Kaplan-Meier curve demonstrating trend towards improved overall survival in responders compared to non-responders to stereotactic body radiation therapy.
roj-2021-00311f2.jpg
Fig. 3.
Receiver operating characteristic curve for support vector machine prediction of radiological response: (A) complete response, (B) partial response, (C) non-responders. AUC, area under curve.
roj-2021-00311f3.jpg
Table 1.
Patient and treatment characteristics
Characteristic All Non-responder Responder p-value
Age (yr) 73 (44–92) 72 (56–92) 76 (44–90) 0.456
Sex 0.959
 Male 42 21 21
 Female 27 14 13
Initial stage 0.1315
 Metastatic 40 22 18
 Non-metastatic 29 11 18
Primary site (overall/histology) 0.099
 Lung 62 32 30
  Adenocarcinoma - 30 26
  Squamous cell - 2 3
  Small cell - 0 1
 Colorectal 16 10 6
  Adenocarcinoma - 10 6
 Others 7 1 6
  Hepatocellular carcinoma - 0 5
  Head and neck squamous cell - 1 -
Radiation dose (Gy) 54 (45–60) 54 (45–54) 54 (50–60) 0.916
Dose per fraction (Gy) 18 (10–20) 18 (12.5–18) 18 (10–20) 0.433
Radiological response
 CR 31 - -
 PR 11 - -
 NR 43 - -

Values are presented as median (range) or total number.

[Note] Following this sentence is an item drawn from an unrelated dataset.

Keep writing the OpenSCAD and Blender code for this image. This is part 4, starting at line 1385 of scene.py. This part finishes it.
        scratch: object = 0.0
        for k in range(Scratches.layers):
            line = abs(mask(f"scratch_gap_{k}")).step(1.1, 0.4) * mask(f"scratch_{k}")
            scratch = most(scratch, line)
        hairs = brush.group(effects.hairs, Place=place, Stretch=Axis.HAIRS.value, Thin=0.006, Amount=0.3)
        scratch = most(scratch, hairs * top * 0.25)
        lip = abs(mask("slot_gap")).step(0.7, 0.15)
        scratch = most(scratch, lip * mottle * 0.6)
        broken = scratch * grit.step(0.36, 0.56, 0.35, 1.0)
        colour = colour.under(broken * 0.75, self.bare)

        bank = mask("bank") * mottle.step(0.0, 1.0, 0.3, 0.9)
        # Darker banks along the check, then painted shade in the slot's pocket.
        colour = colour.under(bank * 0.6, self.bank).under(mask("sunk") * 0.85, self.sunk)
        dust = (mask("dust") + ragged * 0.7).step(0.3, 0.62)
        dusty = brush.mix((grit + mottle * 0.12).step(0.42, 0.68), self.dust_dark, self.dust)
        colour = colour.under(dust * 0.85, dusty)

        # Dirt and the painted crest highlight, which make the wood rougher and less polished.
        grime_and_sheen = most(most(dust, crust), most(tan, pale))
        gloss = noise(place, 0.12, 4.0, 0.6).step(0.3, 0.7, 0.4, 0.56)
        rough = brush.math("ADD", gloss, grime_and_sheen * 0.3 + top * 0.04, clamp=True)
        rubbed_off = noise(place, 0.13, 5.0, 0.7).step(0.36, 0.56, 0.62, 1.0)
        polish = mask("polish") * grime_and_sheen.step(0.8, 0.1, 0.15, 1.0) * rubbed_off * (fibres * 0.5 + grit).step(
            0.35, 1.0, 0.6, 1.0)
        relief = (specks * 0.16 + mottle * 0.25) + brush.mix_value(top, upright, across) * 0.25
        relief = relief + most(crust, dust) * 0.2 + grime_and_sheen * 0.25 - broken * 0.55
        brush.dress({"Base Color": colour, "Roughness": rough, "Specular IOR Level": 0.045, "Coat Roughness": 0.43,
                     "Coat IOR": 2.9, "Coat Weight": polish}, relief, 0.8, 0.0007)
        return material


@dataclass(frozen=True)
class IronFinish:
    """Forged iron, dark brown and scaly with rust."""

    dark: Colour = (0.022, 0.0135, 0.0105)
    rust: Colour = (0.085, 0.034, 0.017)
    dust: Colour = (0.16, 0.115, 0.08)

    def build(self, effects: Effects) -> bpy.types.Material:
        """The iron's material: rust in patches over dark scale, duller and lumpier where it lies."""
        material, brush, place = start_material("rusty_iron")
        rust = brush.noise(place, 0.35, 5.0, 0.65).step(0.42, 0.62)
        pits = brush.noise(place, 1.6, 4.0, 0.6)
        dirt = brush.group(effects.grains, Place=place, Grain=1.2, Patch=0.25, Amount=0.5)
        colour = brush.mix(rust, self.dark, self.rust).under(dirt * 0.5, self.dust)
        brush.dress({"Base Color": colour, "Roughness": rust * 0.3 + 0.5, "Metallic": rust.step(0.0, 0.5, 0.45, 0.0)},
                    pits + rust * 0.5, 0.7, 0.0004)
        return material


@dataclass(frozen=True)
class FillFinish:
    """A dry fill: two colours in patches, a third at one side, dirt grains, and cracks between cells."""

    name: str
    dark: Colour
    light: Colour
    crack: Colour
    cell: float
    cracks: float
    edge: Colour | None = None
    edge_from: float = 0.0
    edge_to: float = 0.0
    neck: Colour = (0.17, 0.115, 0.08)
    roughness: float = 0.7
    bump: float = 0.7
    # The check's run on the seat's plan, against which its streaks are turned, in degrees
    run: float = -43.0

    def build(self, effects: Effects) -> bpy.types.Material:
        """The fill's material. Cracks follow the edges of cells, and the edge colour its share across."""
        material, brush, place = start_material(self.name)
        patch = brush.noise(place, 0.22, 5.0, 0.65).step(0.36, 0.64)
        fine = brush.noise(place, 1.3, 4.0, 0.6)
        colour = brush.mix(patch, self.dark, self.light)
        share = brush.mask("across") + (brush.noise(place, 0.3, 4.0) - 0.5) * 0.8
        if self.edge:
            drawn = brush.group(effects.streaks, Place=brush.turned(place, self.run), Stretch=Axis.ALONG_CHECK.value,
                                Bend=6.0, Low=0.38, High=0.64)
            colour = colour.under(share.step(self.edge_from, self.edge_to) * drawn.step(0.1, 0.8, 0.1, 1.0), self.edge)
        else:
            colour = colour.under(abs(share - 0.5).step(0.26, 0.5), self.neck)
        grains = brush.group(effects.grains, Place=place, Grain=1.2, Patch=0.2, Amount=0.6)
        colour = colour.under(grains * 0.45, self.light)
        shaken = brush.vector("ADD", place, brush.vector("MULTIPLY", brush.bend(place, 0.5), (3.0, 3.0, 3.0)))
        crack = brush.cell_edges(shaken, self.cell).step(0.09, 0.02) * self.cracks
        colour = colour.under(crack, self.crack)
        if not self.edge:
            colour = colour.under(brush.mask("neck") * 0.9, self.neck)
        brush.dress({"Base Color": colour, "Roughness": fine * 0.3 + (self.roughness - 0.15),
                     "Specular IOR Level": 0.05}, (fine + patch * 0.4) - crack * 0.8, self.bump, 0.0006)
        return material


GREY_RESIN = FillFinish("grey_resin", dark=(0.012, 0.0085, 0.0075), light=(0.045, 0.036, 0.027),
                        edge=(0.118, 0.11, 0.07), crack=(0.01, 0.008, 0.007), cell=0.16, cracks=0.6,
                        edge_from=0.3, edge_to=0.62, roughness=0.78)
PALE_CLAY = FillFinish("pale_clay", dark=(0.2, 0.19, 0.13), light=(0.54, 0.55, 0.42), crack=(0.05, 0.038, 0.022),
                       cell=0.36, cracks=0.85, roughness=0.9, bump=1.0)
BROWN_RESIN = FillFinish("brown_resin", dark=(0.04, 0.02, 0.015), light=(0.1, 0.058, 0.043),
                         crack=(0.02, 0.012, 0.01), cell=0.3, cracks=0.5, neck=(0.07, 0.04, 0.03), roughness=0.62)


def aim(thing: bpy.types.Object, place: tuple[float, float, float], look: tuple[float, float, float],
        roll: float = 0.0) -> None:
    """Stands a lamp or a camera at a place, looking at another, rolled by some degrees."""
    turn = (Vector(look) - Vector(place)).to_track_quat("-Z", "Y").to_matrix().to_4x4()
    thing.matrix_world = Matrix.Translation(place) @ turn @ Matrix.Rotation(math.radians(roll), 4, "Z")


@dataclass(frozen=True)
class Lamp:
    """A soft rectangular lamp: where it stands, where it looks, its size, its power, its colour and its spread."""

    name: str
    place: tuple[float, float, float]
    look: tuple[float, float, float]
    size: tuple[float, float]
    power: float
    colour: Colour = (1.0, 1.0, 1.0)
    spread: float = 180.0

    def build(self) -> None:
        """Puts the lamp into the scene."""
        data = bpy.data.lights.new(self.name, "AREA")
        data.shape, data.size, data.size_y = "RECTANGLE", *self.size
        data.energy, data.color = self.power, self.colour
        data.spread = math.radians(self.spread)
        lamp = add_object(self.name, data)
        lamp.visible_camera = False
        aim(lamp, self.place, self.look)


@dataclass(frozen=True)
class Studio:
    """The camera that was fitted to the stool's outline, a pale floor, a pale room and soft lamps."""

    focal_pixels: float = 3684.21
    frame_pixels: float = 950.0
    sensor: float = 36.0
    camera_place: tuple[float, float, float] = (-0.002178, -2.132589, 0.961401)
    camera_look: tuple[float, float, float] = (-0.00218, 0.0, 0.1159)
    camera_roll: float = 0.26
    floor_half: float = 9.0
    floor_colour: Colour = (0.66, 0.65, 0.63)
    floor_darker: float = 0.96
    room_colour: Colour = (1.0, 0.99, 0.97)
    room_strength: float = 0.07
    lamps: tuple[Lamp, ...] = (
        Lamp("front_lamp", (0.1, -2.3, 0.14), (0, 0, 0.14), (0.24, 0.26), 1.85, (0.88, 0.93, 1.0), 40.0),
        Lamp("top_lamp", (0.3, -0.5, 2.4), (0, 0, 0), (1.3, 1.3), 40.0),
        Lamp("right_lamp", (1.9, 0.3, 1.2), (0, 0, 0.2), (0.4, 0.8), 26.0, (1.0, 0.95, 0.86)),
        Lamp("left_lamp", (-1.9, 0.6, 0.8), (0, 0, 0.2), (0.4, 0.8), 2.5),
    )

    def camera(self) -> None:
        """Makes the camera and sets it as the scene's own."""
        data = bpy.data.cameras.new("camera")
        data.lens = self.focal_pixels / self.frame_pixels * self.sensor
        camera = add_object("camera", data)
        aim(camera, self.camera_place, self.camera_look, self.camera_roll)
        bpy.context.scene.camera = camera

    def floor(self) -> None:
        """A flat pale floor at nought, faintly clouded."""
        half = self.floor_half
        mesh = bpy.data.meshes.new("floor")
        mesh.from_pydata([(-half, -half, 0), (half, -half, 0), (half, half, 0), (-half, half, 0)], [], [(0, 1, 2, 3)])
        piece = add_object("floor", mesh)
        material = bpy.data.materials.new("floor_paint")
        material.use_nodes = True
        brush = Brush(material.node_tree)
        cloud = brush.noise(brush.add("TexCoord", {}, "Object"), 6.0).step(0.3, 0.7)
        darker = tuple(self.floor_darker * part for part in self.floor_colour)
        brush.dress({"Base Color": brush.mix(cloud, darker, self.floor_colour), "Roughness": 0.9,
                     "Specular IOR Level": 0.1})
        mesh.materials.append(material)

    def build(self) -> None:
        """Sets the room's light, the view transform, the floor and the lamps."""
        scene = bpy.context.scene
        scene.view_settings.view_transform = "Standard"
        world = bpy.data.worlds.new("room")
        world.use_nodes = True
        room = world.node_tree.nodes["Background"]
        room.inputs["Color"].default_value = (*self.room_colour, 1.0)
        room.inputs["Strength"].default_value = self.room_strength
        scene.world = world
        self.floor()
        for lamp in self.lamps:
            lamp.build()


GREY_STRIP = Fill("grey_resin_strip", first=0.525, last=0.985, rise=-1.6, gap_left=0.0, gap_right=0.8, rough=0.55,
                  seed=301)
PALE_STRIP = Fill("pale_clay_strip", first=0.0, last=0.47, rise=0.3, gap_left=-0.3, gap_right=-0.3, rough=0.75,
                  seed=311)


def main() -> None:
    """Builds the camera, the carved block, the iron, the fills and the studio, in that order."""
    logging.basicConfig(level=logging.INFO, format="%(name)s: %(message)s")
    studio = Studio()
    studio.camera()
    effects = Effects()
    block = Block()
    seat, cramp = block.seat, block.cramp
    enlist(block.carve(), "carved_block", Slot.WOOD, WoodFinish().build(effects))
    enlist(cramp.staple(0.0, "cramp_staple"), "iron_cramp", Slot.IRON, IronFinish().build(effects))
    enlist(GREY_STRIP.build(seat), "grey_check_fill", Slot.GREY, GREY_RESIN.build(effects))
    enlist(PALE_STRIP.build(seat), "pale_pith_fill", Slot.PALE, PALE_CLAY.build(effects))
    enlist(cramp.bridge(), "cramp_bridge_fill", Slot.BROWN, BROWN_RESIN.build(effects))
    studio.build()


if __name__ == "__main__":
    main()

CR, complete response; PR, partial response; NR, non-responders.

Table 2.
Cox regression for overall survival
Variable p-value HR 95% CI
Radiological response (responder vs. non-responder) 0.062 2.074 0.965–4.458
Sex (male relative to female) 0.450 0.667 0.233–1.910
Age 0.895 1.002 0.966–1.040
Smoker (smoker relative to non-smoker) 0.422 0.663 0.243–1.809
Metastasis (metastatic vs. early) 0.262 0.352 0.057–2.180
GTV volume 0.211 0.972 0.926–1.016
Histology
 Adenocarcinoma 0.601 1.608 0.271–9.561
 Squamous cell carcinoma 0.874 1.239 0.086–17.794
 Hepatocellular carcinoma 0.371 2.822 0.291–27.365
Primary site
 Lung 0.536 0.412 0.025–6.849
 Colon 0.175 0.133 0.007–2.450
 Liver 0.742 0.584 0.024–14.254
Radiotherapy
 BED10 0.133 0.985 0.965–1.005
Systemic therapy
 Prior systemic therapy 0.990 0.997 0.630–1.577

HR, hazard ratio; CI, confidence interval; GTV, gross tumor volume; BED10, biologically effective dose.

Table 3.
Significant radiomic features in univariate analysis
AUC (95% CI) p-value Description
Skewness 0.625 ± 0.061 0.048 Asymmetry of voxel intensity histogram
RMS 0.632 ± 0.060 0.036 RMS value of voxel intensity

Values are presented as mean ± standard deviation.

AUC, area under curve; CI, confidence interval; RMS, root-mean-square.